(Cerita tanggal 5 Mei ini telah diperbaiki untuk menghilangkan referensi ke Perusahaan Tanah Langka Vietnam milik Tiongkok di paragraf 4)
Oleh Francesco Guarascio dan Khanh Vu
HANOI: Produksi logam tanah jarang (rare earth) yang ditambang di Vietnam meningkat sepuluh kali lipat pada tahun lalu, menurut data Amerika Serikat, seiring dengan berbondong-bondongnya perusahaan-perusahaan global ke negara Asia Tenggara yang diperkirakan memiliki simpanan terbesar kedua di dunia untuk mengurangi ketergantungan pada Tiongkok untuk logam-logam industri utama.
Upaya-upaya sebelumnya untuk membangun industri tanah jarang di Vietnam telah tersendat karena jatuhnya harga dan hambatan peraturan, namun meningkatnya penjualan kendaraan listrik (EV) dan upaya perusahaan untuk mendiversifikasi pemasok mereka telah menghidupkan kembali minat terhadap Vietnam.
Australian Strategic Materials Ltd (ASM) mengatakan pada hari Senin bahwa mereka akan membeli 100 ton oksida tanah jarang dari Vietnam Rare Earth Co tahun ini dan sedang mencari perjanjian pasokan jangka panjang.
ASM mengatakan kesepakatan jangka panjang dengan perusahaan Vietnam tersebut akan memberikan opsi bahan baku multi-sumber dan tambahan keamanan pasokan untuk pabrik pengolahannya di Korea Selatan.
Tanah jarang (rare earth) adalah sekelompok elemen yang dapat digunakan dalam manufaktur elektronik dan baterai, sehingga menjadikannya penting dalam transisi global menuju sumber energi yang lebih ramah lingkungan dan pertahanan.

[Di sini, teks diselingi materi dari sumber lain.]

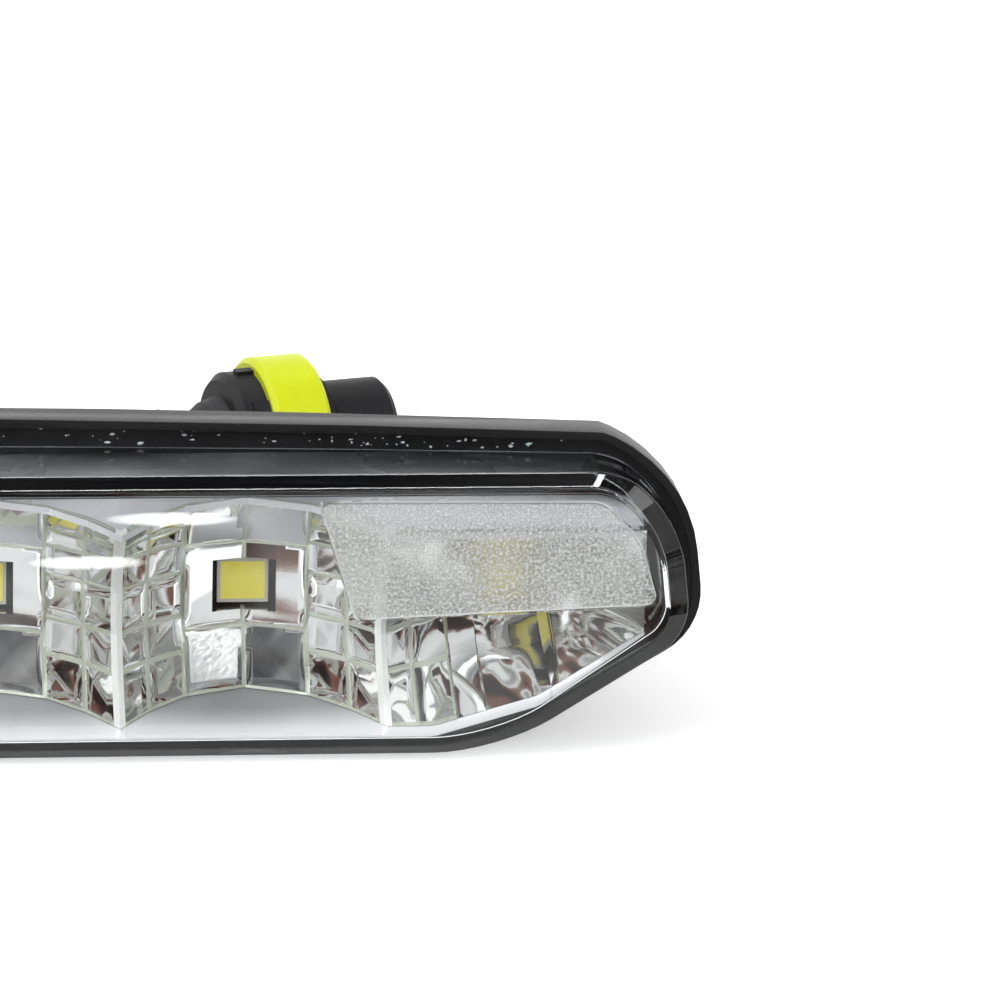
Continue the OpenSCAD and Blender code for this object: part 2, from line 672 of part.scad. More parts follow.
module connector_boot() color("#141516") on_connector()
    translate([0, 0, -collar_l / 2 - body_l])
        rotate_extrude($fn = round_fn)
            polygon([
                [0, 0], [cable_d / 2 + 1.9, 0], [cable_d / 2 + 1.5, -1.4], [cable_d / 2 + 0.9, -2.2],
                [cable_d / 2 + 0.7, -boot_l + 2.6], [cable_d / 2 + 1.2, -boot_l + 2], [cable_d / 2 + 1.2, -boot_l + 0.4],
                [cable_d / 2 + 0.8, -boot_l], [0, -boot_l]]);

module connector_body() color("#17181a") on_connector() {
    back = -collar_l / 2 - body_l;
    rotate_extrude($fn = round_fn)
        polygon([
            [0, back], [plug_r - 0.6, back], [plug_r, back + 0.6], [plug_r, -collar_l / 2], [neck_r, -collar_l / 2],
            [neck_r, collar_l / 2], [0, collar_l / 2]]);
    for (a = [0:45:315])
        rotate([0, 0, a])
            translate([plug_r - 0.4, -0.5, back + 1.2]) cube([0.7, 1, body_l - 1.2]);
}

module connector_collar() color("#c6d800") on_connector()
    translate([0, 0, -collar_l / 2])
        rotate_extrude($fn = round_fn)
            polygon([
                [neck_r, 0], [collar_r - 0.4, 0], [collar_r, 0.4], [collar_r, collar_l - 0.4],
                [collar_r - 0.4, collar_l], [neck_r, collar_l]]);

module connector_nose() color("#161719") on_connector()
    translate([0, 0, collar_l / 2])
        difference() {
            rotate_extrude($fn = round_fn)
                polygon([
                    [0, 0], [nose_r + 0.6, 0], [nose_r + 0.6, 1], [nose_r, 1.4], [nose_r, nose_l - 0.5],
                    [nose_r - 0.5, nose_l], [0, nose_l]]);
            for (s = [-1, 1])
                translate([0, s * 1.8, nose_l - contact_l - 1]) cylinder(r = contact_r + 0.25, h = nose_l, $fn = round_fn);
        }

module contact_sleeves() color("#c9a24a") on_connector()
    for (s = [-1, 1])
        translate([0, s * 1.8, collar_l / 2 + nose_l - contact_l - 1])
            difference() {
                cylinder(r = contact_r + 0.25, h = contact_l, $fn = round_fn);
                translate([0, 0, 1]) cylinder(r = contact_r, h = contact_l, $fn = round_fn);
            }

rear_housing();
front_lens();
sealant_bead();
reflector();
led_board();
thermal_pad();
heat_spreader();
board_screws();
driver_board();
driver_screws();
driver_inductor();
driver_capacitor();
driver_chip();
driver_diode();
board_pins();
vent_plug();
cable_grommet();
bracket_inserts();
lead_red();
lead_black();
cord();
connector_boot();
connector_body();
connector_collar();
connector_nose();
contact_sleeves();
for (i = [0:last])
    led(i);
for (i = [0:last])
    phosphor(i);
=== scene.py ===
import math
import random

import bmesh
import bpy
from mathutils import Matrix, Vector, noise


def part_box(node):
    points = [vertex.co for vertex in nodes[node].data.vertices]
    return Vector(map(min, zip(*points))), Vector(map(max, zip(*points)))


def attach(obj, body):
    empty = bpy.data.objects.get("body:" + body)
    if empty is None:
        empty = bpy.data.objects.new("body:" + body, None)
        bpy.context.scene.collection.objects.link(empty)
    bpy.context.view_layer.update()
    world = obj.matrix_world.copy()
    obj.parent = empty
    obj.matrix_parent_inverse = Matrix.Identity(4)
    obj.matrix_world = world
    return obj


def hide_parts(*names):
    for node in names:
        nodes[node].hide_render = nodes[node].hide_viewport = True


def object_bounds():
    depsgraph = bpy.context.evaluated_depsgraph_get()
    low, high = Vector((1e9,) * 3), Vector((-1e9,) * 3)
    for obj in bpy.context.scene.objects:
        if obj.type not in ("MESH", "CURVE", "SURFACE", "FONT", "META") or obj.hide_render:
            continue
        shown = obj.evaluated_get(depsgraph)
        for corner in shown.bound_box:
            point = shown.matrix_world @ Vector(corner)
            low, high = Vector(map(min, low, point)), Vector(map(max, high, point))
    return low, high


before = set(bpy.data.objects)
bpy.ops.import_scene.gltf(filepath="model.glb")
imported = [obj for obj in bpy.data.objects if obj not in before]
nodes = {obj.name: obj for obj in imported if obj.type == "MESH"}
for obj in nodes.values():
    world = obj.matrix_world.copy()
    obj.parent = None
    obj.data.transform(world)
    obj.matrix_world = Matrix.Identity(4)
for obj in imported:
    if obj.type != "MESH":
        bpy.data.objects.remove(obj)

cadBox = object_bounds()
mm = 0.001
scene = bpy.context.scene
coverLow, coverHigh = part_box("front_lens")
windowY = coverLow.y          # the plane of the window's outer face
tiny = 1e-9                   # room for rounding where places are compared


# Camera: right end of the lamp from the left and a little above, with a long lens
cameraView = {"aim": (65.9 * mm, windowY, 20.74 * mm), "yaw": 6.7, "tilt": 16.8, "roll": 1.46,
              "distance": 0.5, "focal": 249.84, "film": 36.0, "near": 0.01}


def addCamera(view):
    yaw, tilt, roll = (math.radians(view[k]) for k in ("yaw", "tilt", "roll"))
    ahead = Vector((math.sin(yaw) * math.cos(tilt), math.cos(yaw) * math.cos(tilt), -math.sin(tilt)))
    side = Vector((math.cos(yaw), -math.sin(yaw), 0))
    up = side.cross(ahead)
    side, up = (math.cos(roll) * side + math.sin(roll) * up, math.cos(roll) * up - math.sin(roll) * side)
    data = bpy.data.cameras.new("camera")
    data.lens = view["focal"]
    data.sensor_width = view["film"]
    data.clip_start = view["near"]
    cam = bpy.data.objects.new("camera", data)
    scene.collection.objects.link(cam)
    turn = Matrix((side, up, -ahead)).transposed()
    cam.matrix_world = Matrix.Translation(Vector(view["aim"]) - ahead * view["distance"]) @ turn.to_4x4()
    scene.camera = cam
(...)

Produksi tambang tanah jarang di Vietnam meningkat menjadi 4.300 ton tahun lalu dari 400 ton pada tahun 2021, menurut Survei Geologi Amerika Serikat (USGS), sebuah badan pemerintah.
Outputnya hanya sebagian kecil dari jumlah yang ditambang oleh produsen terkemuka tahun lalu. Tiongkok, produsen terbesar di dunia, telah menambang 210.000 ton pada tahun 2022, Amerika Serikat 43.000 ton, dan Australia 18.000 ton.
Namun perkiraan cadangan Vietnam sebesar 22 juta ton adalah setengah dari cadangan Tiongkok dan lebih besar dibandingkan negara lain mana pun, menurut USGS. Pertumbuhan produksinya pada tahun lalu, yang menjadikannya produsen terbesar keenam di dunia dari peringkat 10 pada tahun 2021, dapat menandakan titik balik dalam eksploitasi sumber dayanya.
Negara ini juga merupakan satu-satunya produsen besar di Asia Tenggara yang meningkatkan produksinya pada tahun lalu, sementara pesaing regionalnya yang lebih besar, Myanmar dan Thailand, melaporkan produksi yang lebih rendah, menurut data USGS.
Penerima manfaat terbesar dari peningkatan produksi di Vietnam tampaknya adalah Tiongkok, pasar mobil dan kendaraan listrik terbesar di dunia dan juga pusat manufaktur global untuk barang-barang elektronik seperti telepon pintar.
Data bea cukai Tiongkok menunjukkan peningkatan dua kali lipat impor unsur tanah jarang (REE) dan konsentrat lain yang biasanya mengandung logam strategis dari Vietnam menjadi hampir 12.000 ton pada tahun lalu.
Tidak jelas berapa banyak impor yang merupakan logam tanah jarang yang diproses dan bijih yang belum diolah.
Vietnam juga mengimpor logam tanah jarang untuk diproses dan diekspor kembali.
“Infrastruktur pemrosesan REE di Vietnam cukup maju dan tidak hanya memproses sumber daya REE dalam negeri,” kata Per Kalvig, peneliti di Pusat Mineral dan Material (MiMa) Denmark.
Dia mengatakan Vietnam adalah salah satu importir senyawa tanah jarang mentah terbesar di dunia pada tahun 2021.
Kementerian Perindustrian Vietnam dan Vietnam Rare Earth tidak menanggapi permintaan komentar.